The earliest media centers, "school museums," where visual aids were stored for use by local teachers appeared in the early 1900s.
Late 1800s-early 1900s: lantern slide projectors, stereopticons & motion picture projectors were among the earliest media instructional for instruction
1910: the first catalog of instructional films was published
Edison's prophecy about video becoming the sole method of instruction did not pan out. Reasons for this include lack of accessible technology, lack of ability to use the technology, lack of quality or relevant films and the high cost of equipment, and teacher reluctance.
Advances in audio technology (radio, recording, and "talkies") reached education and "audiovisual instruction" was born.
1929-1939: the Great Depression brought great loss to investments into audio-visual education
In 1932, visual instruction organizations unify
Like Edison's prediction about visual instruction becoming the sole medium for education, audiovisual instruction did not catch on the way some believed it would, and for the same reasons.
As the tools for teaching developed, so did the concepts for learning and teaching. Among the most influential are
Visualizing the Curriculum (1937), in which the authors (Hoban, Hoban & Zissman) connect the value of audiovisual aids to the degree of realism they carry.
This concept was further entrenched in 1946 with the "Cone of Experience" model presented in a textbook, which he continued refining in two later editions.
Illustration of a learning pyramid based on Dale's, which did not include numbers.
Though the growth of audiovisual instruction in schools slowed during World War II, the advances made in military training reached the rest of education before long.
In 1941, the Division of Visual Aids for War Training was established by the federal government. Over a five-year span, this bureau created over 450 training films
Between 1939 and 1945, the overhead projector was created, and technologies such as slide projectors & audio equipment were used to train soldiers how to recognize different types of ships & aircraft and how to communicate in other languages, and simulators were used for flight training.

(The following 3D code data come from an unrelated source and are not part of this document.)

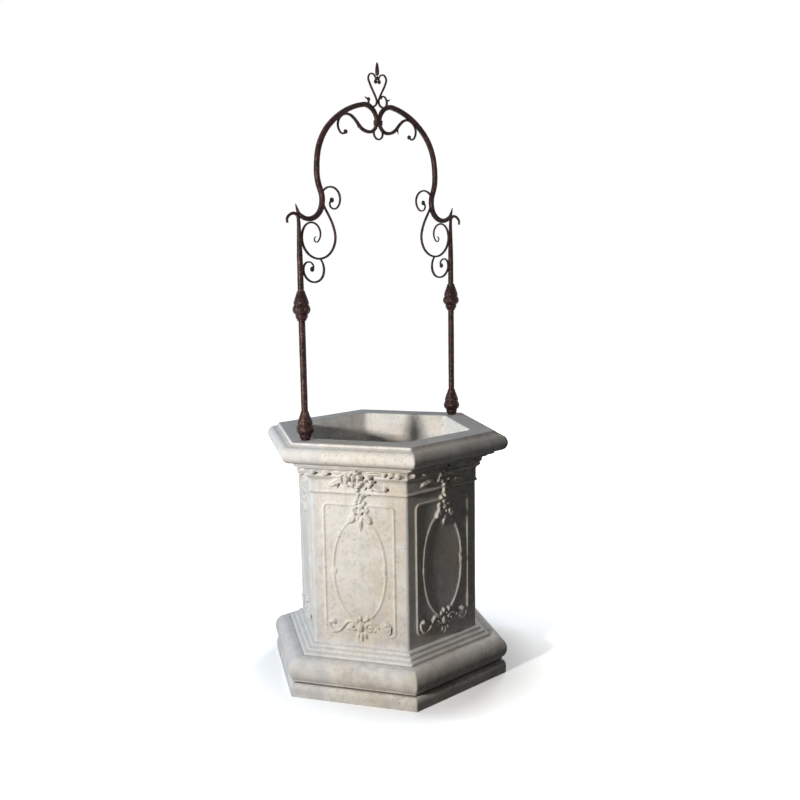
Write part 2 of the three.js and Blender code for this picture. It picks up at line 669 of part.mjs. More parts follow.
// A small scroll on the shoulder of the arch, with one pointed leaf
function crownLeaf(side) {
  const points = leafPoints();
  const root = points[Math.round(points.length * LEAF_TIP_SHARE)];
  const angle = THREE.MathUtils.degToRad(LEAF_TIP_HEADING);
  const reach = new THREE.Vector2(Math.cos(angle), Math.sin(angle)).multiplyScalar(LEAF_LENGTH);
  const tip = root.clone().add(reach);
  const leaf = mirrored([root, root.clone().lerp(tip, LEAF_TIP_SHARE), tip], side);
  const stem = solidOf(forgedBar(mirrored(points, side), HEART_WIDTH, HEART_DEPTH, LEAF_TAPER_SHARES));
  const spur = solidOf(forgedBar(leaf, HEART_WIDTH, HEART_DEPTH, LEAF_TIP_TAPER_SHARES));
  const eye = scrollEye(mirrored(points, side).at(-1), SMALL_EYE_RADIUS, HEART_DEPTH);
  const cutters = [archSolid(side, FIT_GAP), heartSolid(side, FIT_GAP)];
  return geometryOf(cutters.reduce((left, seat) => left.subtract(seat), stem.add(spur).add(eye)));
}

function boxSolid(width, depth, height, centreZ) {
  const box = new THREE.BoxGeometry(width, depth, height);
  box.translate(0, 0, centreZ);
  return solidOf(box);
}

// A band wrapped round the two arch bars where they meet the crown scrolls
function crownCollar() {
  const centreZ = archPoints().at(-1).y;
  const slab = boxSolid(2 * (ARCH_WIDTH + CROWN_WIDTH), 2 * ARCH_DEPTH, COLLAR_HEIGHT, centreZ);
  const bars = archSolid(1).add(crownSolid(1)).intersect(slab);
  const [reach, depth] = bars.boundingBox().max.map((furthest) => furthest + FIT_GAP);
  const band = boxSolid(2 * (reach + COLLAR_WALL), 2 * (depth + COLLAR_WALL), COLLAR_HEIGHT, centreZ);
  const hole = boxSolid(2 * reach, 2 * depth, COLLAR_HEIGHT + 2 * CUT_OVERRUN, centreZ);
  return geometryOf(band.subtract(hole));
}

// A loop hung between the two crown scrolls
function hangingLoop() {
  const shoulder = arcRun(ironPoint(LOOP_START_SHARES), LOOP_HEADING, LOOP_ARC_SHARES);
  const heading = headingAfter(LOOP_HEADING, LOOP_ARC_SHARES);
  const widest = shoulder.at(-1);
  const half = [...shoulder, ...arcRun(widest, heading, [[-90, widest.x / HALF_SPAN]]).slice(1)];
  const points = [...half, ...mirrored(half, -1).reverse().slice(1)];
  const loop = solidOf(forgedBar(points, RING_WIDTH, HEART_DEPTH, FULL_SHARES));
  return geometryOf(loop.subtract(crownSolid(1, FIT_GAP)).subtract(crownSolid(-1, FIT_GAP)));
}

// The spear stands between the two lobes of the heart.
function spearFinial() {
  const heart = heartPoints();
  const foot = heart[0].y + SMALL_EYE_RADIUS + FIT_GAP;
  const lobeTop = Math.max(...heart.map((point) => point.y));
  const inner = heart.filter((point) => point.y > foot);
  const throat = Math.min(...inner.map((point) => point.x));
  const neck = throat - HEART_WIDTH / 2 - FIT_GAP;
  const blade = SPEAR_OUTLINE_SHARES.map(([radiusShare, heightShare]) => (
    [SPEAR_RADIUS * radiusShare, lobeTop + SPEAR_HEIGHT * heightShare]
  ));
  return turned([[0, foot], [neck, foot], [neck, lobeTop - HEART_WIDTH], ...blade], ROUND_STEPS);
}

const overthrow = new THREE.Group();

function addPiece(parent, name, geometry, material) {
  const piece = new THREE.Mesh(geometry, material);
  piece.name = name;
  parent.add(piece);
}

const group = new THREE.Group();
addPiece(group, 'base_plinth', basePlinth(), WORN_STONE);
addPiece(group, 'well_body', wellBody(), PALE_STONE);
addPiece(group, 'coping_ring', copingRing(), RIM_STONE);
for (const [sideName, side] of [['left', -1], ['right', 1]]) {
  addPiece(overthrow, `${sideName}_foot_knuckle`, footKnuckle(side), CAST_IRON);
  addPiece(overthrow, `${sideName}_lower_post`, lowerPost(side), FORGED_IRON);
  addPiece(overthrow, `${sideName}_mid_knuckle`, midKnuckle(side), CAST_IRON);
  addPiece(overthrow, `${sideName}_upper_post`, upperPost(side), FORGED_IRON);
  addPiece(overthrow, `${sideName}_arch_bar`, archBar(side), FORGED_IRON);
  addPiece(overthrow, `${sideName}_crown_scroll`, crownScroll(side), FORGED_IRON);
  addPiece(overthrow, `${sideName}_side_scroll`, sideScroll(side), FORGED_IRON);
  addPiece(overthrow, `${sideName}_lower_scroll`, lowerScroll(side), FORGED_IRON);
  addPiece(overthrow, `${sideName}_heart_half`, heartHalf(side), FORGED_IRON);
  addPiece(overthrow, `${sideName}_crown_leaf`, crownLeaf(side), FORGED_IRON);
}
addPiece(overthrow, 'crown_collar', crownCollar(), FORGED_IRON);
addPiece(overthrow, 'hanging_loop', hangingLoop(), FORGED_IRON);
addPiece(overthrow, 'spear_finial', spearFinial(), CAST_IRON);
group.add(overthrow);

export default group;
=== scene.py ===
"""The look of a hexagonal cast-stone wishing well planter under a wrought-iron arch.

The stone sides are carved with a height map that is laid over the moulded profile of each side.
The iron is drawn as runs of arcs, and every bar is forged along its run by one recipe of geometry nodes.
Sizes are in millimetres, and become metres when a mesh is made. Places in a finish are in metres.
The frame is the CAD's: +Z up, ground at 0.
"""

import logging
import math
from dataclasses import dataclass, field
from enum import Enum
from typing import Any

import bmesh
import bpy
import numpy as np
from mathutils import Matrix, Vector

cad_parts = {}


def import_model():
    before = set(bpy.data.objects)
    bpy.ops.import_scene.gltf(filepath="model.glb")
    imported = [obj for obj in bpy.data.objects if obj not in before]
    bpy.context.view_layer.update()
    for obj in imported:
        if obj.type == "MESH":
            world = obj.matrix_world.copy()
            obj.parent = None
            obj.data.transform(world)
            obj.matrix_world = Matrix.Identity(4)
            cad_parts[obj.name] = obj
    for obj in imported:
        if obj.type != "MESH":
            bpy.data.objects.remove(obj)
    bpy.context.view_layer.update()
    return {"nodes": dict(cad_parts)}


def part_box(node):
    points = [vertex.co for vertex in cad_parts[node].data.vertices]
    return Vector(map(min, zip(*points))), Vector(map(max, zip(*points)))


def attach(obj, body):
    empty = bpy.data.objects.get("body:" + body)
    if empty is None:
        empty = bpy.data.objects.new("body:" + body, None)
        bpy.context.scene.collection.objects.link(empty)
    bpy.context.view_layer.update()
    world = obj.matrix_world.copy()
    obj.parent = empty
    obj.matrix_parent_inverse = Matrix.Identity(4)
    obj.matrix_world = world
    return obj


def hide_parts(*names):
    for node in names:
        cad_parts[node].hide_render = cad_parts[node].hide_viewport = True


LOG = logging.getLogger("wishing_well")
MM = 0.001
SIDES = 6
SIDE_ANGLE = math.tau / SIDES
TAN_HALF_SIDE = math.tan(SIDE_ANGLE / 2)
# The two halves of the ironwork, and the sign of x there
SIDE_WORDS = {"left": -1, "right": 1}
# How far each post stands from the well's axis, in millimetres
HALF_SPAN = 345.49
# Lower than any place, in metres, for an axis along which nothing is held back
NO_FLOOR = -100.0
ROOT = "root"

Pair = tuple[float, float]
Triple = tuple[float, float, float]
Colour = Triple


def add_object(name: str, data: Any) -> bpy.types.Object:
    """Adds an object to the scene.

    Args:
        name: its name.
        data: its mesh, light or camera.

    Returns:
        The object.
    """
    made = bpy.data.objects.new(name, data)
    bpy.context.scene.collection.objects.link(made)
    return made


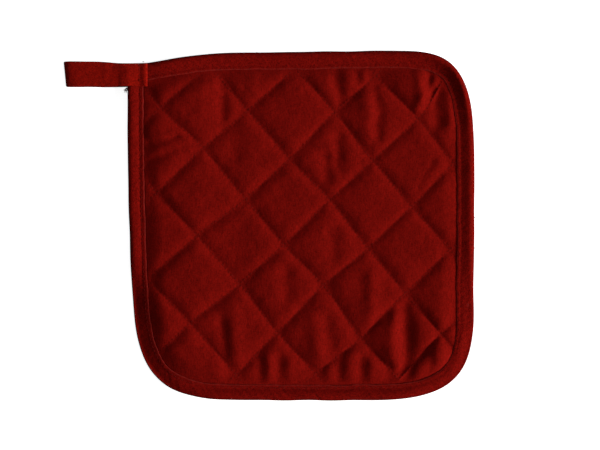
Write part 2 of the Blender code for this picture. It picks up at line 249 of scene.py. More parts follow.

After the war, there was a jump in interest in models & analyses of communication theories. These theories, considering not only the content of a message, its audience & deliverer, but also the message's vehicle, had obvious application in instructional technology.
In the 1950s, for some educational leaders, the entire communication process became an important consideration in designing a curriculum, though others remained focused on the communication medium only.
At this time, an interest in evaluation & testing grew from military trainings and the educators & psychologists who engineering them. This systems approach to education, like the programmed instruction movement, is probably familiar to instructors who are otherwise untrained in education, with its methodology in teaching through small steps that elicit active responses to frequently-posed questions with immediate feedback and self-paced learning.
Equally familiar to instructors today is another aspect of programmed instruction: objectives that describe learner behaviors, the conditions under which those behaviors should be performed, and clear criteria for judging them.
In the early 1960s, criterion-referenced testing appeared, with its focus not on comparing student performance, but on individual performance.
The mid-1960s brought influential theories on learning with foundational works on learning types and organizational schema analyzing the hierarchical relationships of skills.
Beyond theory, these changes were evident in two primary technologies: the further use of instructional television and the new use of computers.
In 1952, the Federal Communications Commission caused a leap in the development of instructional television programming by reserving over 200 channels for educational use.
In that decade & the next, the Ford Foundation poured resources into the creation of educational programs for schools, public television, and even an experimental series for a college campus.
The push toward accessible educational television swung wider into public television's community & cultural information, never really catching on in the public education, for reasons much like those for the initial visual and audio-visual educational methods not taking off: teacher resistance to change, expense of supplying schools with the necessary technology, difficulty of learning to operate it, and lack of quality programming.
The earliest work in using computers to aid instruction was in the 1950s, primarily by IBM where researchers developed an author language and programs for schools.
Advances in the 1960s included adaptive teaching machines, applications of CAI for use in public schools & universities.
Computer assisted instruction advances continued into the 1970s, but without significant impact on education.
In the early 1980s, once personal computers were available, they occupied a place in many schools for instructional purposes. People, as with other visual and audio-visual instruction technologies, expected the computer to take over education. They seem to have been right this time, but it took a while: even in the mid-1990s, when computers were plentiful in schools, many instructors were not implementing their use in the classroom, and what use they were put to was not especially innovative.
With modern advances in technology allowing smaller devices and astounding connectivity, learners today from public schools to universities and in trainings for business, industry, military, and even in skills instruction like motorcycle safety rely on computer-based instruction on sophisticated learning platforms that are accessible to students on devices they already own, in many cases.
Interactivity, self-pacing, individualized instruction, timely feedback on performance, and accessibility are some of the benefits of modern instruction using technology.
While some instructors still struggle with the same issues that instructors always have regarding implementing new technology, there are more resources in place for helping overcome those obstacles.